RECORDS FOR PROCESSING:

---*---

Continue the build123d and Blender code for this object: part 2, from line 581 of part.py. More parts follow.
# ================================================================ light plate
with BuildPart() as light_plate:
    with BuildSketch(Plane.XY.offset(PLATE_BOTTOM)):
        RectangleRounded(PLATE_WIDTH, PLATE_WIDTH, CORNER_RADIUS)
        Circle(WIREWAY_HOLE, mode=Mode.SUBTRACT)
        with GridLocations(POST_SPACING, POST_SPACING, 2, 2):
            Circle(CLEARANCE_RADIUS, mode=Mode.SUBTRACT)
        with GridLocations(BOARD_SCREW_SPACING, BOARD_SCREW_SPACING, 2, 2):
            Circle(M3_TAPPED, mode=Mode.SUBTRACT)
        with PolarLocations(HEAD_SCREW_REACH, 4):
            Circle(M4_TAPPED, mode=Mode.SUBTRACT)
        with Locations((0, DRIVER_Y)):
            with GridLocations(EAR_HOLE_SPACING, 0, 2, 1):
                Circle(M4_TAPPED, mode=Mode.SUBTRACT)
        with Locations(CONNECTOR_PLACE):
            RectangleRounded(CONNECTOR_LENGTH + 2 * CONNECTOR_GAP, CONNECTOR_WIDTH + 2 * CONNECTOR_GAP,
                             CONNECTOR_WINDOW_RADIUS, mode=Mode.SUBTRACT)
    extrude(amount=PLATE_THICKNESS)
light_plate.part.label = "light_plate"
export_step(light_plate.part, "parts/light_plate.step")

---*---

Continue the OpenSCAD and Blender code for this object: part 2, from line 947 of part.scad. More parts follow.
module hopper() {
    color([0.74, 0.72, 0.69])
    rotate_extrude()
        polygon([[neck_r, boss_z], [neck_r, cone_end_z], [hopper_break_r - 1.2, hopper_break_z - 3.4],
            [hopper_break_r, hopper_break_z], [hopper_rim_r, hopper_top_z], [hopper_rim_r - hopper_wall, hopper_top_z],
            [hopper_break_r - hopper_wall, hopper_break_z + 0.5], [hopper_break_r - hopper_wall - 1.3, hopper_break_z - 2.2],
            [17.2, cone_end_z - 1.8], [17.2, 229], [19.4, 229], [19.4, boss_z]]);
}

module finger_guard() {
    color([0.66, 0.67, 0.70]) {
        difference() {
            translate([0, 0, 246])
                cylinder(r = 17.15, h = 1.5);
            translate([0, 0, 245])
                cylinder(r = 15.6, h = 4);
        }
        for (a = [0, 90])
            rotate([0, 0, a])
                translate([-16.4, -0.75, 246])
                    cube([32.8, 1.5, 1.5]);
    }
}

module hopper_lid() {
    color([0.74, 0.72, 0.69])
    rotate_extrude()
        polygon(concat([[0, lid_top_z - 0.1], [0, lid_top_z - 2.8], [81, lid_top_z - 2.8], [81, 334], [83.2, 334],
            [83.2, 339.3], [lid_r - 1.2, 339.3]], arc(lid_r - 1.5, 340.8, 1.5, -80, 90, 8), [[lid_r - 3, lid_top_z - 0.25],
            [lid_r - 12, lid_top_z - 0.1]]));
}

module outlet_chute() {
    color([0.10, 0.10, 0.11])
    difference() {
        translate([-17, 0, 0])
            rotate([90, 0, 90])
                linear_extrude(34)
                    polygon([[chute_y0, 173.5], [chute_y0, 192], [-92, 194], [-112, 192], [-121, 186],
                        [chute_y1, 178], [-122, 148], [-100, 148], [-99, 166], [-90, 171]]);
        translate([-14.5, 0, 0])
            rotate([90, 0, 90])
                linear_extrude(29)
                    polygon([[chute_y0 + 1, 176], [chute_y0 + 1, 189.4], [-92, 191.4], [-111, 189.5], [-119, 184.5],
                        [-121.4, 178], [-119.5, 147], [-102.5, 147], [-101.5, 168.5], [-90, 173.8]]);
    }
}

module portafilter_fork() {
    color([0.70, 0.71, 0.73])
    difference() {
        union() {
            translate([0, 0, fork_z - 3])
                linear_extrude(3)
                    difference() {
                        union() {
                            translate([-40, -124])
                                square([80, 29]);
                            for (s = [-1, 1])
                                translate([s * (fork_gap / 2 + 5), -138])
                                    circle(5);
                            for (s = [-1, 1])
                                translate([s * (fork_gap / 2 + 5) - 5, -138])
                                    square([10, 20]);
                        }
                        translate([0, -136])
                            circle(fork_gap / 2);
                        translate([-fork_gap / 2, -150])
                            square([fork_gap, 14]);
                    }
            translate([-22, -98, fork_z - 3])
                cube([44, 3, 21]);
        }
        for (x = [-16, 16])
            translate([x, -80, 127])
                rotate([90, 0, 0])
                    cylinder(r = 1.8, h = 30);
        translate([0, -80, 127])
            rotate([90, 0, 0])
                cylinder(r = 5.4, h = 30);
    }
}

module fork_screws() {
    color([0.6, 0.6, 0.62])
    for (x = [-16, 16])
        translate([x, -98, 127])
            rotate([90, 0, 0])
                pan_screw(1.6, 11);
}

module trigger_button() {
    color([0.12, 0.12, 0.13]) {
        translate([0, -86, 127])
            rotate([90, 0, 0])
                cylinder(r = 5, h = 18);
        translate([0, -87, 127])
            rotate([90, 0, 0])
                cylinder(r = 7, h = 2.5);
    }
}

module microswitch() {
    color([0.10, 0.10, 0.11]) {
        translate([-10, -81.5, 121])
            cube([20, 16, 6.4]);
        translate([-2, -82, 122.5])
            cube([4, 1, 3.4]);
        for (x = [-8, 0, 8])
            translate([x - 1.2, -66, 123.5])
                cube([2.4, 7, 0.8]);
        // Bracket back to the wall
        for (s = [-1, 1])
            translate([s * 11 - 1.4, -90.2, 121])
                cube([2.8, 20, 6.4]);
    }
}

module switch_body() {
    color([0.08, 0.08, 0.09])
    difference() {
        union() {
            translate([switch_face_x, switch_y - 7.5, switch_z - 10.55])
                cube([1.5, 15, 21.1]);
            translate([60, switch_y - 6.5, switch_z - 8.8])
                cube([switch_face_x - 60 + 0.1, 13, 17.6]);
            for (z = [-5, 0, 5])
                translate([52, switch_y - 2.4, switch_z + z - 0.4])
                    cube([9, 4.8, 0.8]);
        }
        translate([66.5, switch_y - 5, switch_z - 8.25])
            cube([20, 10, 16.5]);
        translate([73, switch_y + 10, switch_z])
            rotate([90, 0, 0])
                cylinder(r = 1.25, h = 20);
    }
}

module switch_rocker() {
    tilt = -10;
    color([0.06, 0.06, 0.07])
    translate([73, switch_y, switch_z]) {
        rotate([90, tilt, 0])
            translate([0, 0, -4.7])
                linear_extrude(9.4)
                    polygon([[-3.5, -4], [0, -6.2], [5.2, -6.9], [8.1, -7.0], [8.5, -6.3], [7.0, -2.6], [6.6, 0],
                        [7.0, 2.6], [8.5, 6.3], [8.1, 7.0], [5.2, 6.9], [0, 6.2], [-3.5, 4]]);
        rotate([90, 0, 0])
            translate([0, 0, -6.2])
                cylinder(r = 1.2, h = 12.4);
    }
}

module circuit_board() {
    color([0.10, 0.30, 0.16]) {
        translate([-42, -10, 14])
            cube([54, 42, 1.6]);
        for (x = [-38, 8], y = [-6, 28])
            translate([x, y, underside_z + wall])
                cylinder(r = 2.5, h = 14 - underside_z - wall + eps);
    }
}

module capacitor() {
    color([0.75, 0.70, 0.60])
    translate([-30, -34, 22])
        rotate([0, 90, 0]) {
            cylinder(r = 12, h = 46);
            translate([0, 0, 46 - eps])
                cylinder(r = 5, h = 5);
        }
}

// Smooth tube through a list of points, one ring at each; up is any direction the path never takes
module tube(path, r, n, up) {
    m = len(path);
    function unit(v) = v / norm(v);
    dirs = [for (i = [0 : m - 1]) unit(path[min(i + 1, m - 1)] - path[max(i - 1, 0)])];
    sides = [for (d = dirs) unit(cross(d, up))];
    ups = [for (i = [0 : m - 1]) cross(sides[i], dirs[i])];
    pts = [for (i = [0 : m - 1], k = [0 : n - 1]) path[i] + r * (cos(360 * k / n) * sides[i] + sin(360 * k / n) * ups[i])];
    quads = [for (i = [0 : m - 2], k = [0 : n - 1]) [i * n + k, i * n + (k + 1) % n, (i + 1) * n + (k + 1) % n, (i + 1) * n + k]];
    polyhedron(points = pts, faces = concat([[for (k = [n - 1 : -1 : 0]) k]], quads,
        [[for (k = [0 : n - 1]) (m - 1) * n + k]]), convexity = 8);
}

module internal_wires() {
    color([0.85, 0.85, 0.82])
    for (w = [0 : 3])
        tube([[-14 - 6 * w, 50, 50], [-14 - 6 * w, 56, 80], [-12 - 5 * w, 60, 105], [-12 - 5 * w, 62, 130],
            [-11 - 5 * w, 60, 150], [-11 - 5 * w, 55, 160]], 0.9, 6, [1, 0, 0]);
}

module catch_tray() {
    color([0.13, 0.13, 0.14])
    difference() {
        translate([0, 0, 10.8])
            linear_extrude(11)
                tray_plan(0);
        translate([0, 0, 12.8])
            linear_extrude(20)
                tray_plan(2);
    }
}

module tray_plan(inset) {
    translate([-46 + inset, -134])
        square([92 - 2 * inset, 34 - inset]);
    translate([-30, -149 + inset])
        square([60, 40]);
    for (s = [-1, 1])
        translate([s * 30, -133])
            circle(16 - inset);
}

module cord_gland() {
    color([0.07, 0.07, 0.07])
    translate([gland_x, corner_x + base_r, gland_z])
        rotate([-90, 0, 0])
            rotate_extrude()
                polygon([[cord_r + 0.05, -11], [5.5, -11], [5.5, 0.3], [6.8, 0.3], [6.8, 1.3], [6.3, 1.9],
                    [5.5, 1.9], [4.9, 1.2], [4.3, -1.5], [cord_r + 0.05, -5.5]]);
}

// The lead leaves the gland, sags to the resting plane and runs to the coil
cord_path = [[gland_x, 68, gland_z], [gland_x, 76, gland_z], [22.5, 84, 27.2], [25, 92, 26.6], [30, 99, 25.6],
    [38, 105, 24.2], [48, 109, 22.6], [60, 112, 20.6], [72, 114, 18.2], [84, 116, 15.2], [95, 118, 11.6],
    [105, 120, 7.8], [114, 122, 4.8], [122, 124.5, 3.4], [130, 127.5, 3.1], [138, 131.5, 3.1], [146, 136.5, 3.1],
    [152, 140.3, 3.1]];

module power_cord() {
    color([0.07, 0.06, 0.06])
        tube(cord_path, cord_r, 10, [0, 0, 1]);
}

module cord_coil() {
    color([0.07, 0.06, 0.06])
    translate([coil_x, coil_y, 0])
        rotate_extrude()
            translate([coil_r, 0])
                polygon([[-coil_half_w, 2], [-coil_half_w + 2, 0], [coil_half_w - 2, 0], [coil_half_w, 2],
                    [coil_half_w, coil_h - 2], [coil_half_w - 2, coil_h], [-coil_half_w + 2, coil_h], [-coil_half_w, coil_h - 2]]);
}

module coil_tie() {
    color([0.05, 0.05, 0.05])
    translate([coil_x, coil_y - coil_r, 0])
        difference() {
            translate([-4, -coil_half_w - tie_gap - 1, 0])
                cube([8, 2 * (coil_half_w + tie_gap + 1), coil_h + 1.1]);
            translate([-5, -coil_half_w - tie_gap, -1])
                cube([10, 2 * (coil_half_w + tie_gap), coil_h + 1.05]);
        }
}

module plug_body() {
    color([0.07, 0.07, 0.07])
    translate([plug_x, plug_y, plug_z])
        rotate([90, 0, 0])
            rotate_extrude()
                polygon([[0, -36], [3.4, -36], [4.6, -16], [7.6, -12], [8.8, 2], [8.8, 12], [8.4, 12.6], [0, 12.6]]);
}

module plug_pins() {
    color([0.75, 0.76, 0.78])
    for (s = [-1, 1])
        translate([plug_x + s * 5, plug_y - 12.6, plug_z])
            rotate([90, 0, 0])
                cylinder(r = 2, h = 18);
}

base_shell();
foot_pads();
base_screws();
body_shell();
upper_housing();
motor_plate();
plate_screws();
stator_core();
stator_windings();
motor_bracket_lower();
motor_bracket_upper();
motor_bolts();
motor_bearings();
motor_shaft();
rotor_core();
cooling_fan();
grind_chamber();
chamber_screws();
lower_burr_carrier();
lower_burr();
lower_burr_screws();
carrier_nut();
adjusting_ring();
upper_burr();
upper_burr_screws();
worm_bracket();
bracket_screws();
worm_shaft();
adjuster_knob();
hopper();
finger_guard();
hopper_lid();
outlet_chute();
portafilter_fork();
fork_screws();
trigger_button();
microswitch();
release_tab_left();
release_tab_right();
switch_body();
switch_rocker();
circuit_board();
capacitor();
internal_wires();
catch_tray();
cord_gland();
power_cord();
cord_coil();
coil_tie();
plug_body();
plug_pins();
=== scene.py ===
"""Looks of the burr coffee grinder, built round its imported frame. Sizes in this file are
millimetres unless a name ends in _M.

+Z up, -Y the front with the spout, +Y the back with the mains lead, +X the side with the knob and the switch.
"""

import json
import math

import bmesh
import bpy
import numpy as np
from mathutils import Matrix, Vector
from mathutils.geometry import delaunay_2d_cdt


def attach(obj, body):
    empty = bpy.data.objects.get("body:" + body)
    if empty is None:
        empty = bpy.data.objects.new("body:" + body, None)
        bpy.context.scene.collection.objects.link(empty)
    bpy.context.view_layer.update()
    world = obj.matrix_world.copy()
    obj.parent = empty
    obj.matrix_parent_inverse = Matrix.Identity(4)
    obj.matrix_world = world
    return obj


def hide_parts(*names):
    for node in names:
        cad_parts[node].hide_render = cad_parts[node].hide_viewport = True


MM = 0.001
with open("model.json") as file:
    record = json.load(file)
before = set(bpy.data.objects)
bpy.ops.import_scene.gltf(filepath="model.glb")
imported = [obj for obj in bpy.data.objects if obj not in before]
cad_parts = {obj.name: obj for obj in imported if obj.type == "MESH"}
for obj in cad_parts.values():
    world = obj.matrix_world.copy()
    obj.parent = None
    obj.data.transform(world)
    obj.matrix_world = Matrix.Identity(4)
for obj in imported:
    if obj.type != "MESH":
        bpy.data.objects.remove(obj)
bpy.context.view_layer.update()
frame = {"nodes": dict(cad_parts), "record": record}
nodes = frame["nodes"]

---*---

EXERCISE: Above are records; repeat only the lines starting at the line with "base_shell();" and ending at the line with "if empty is", exactly as they appear, both included.

WRITTEN SOLUTION:
base_shell();
foot_pads();
base_screws();
body_shell();
upper_housing();
motor_plate();
plate_screws();
stator_core();
stator_windings();
motor_bracket_lower();
motor_bracket_upper();
motor_bolts();
motor_bearings();
motor_shaft();
rotor_core();
cooling_fan();
grind_chamber();
chamber_screws();
lower_burr_carrier();
lower_burr();
lower_burr_screws();
carrier_nut();
adjusting_ring();
upper_burr();
upper_burr_screws();
worm_bracket();
bracket_screws();
worm_shaft();
adjuster_knob();
hopper();
finger_guard();
hopper_lid();
outlet_chute();
portafilter_fork();
fork_screws();
trigger_button();
microswitch();
release_tab_left();
release_tab_right();
switch_body();
switch_rocker();
circuit_board();
capacitor();
internal_wires();
catch_tray();
cord_gland();
power_cord();
cord_coil();
coil_tie();
plug_body();
plug_pins();
=== scene.py ===
"""Looks of the burr coffee grinder, built round its imported frame. Sizes in this file are
millimetres unless a name ends in _M.

+Z up, -Y the front with the spout, +Y the back with the mains lead, +X the side with the knob and the switch.
"""

import json
import math

import bmesh
import bpy
import numpy as np
from mathutils import Matrix, Vector
from mathutils.geometry import delaunay_2d_cdt


def attach(obj, body):
    empty = bpy.data.objects.get("body:" + body)
    if empty is None:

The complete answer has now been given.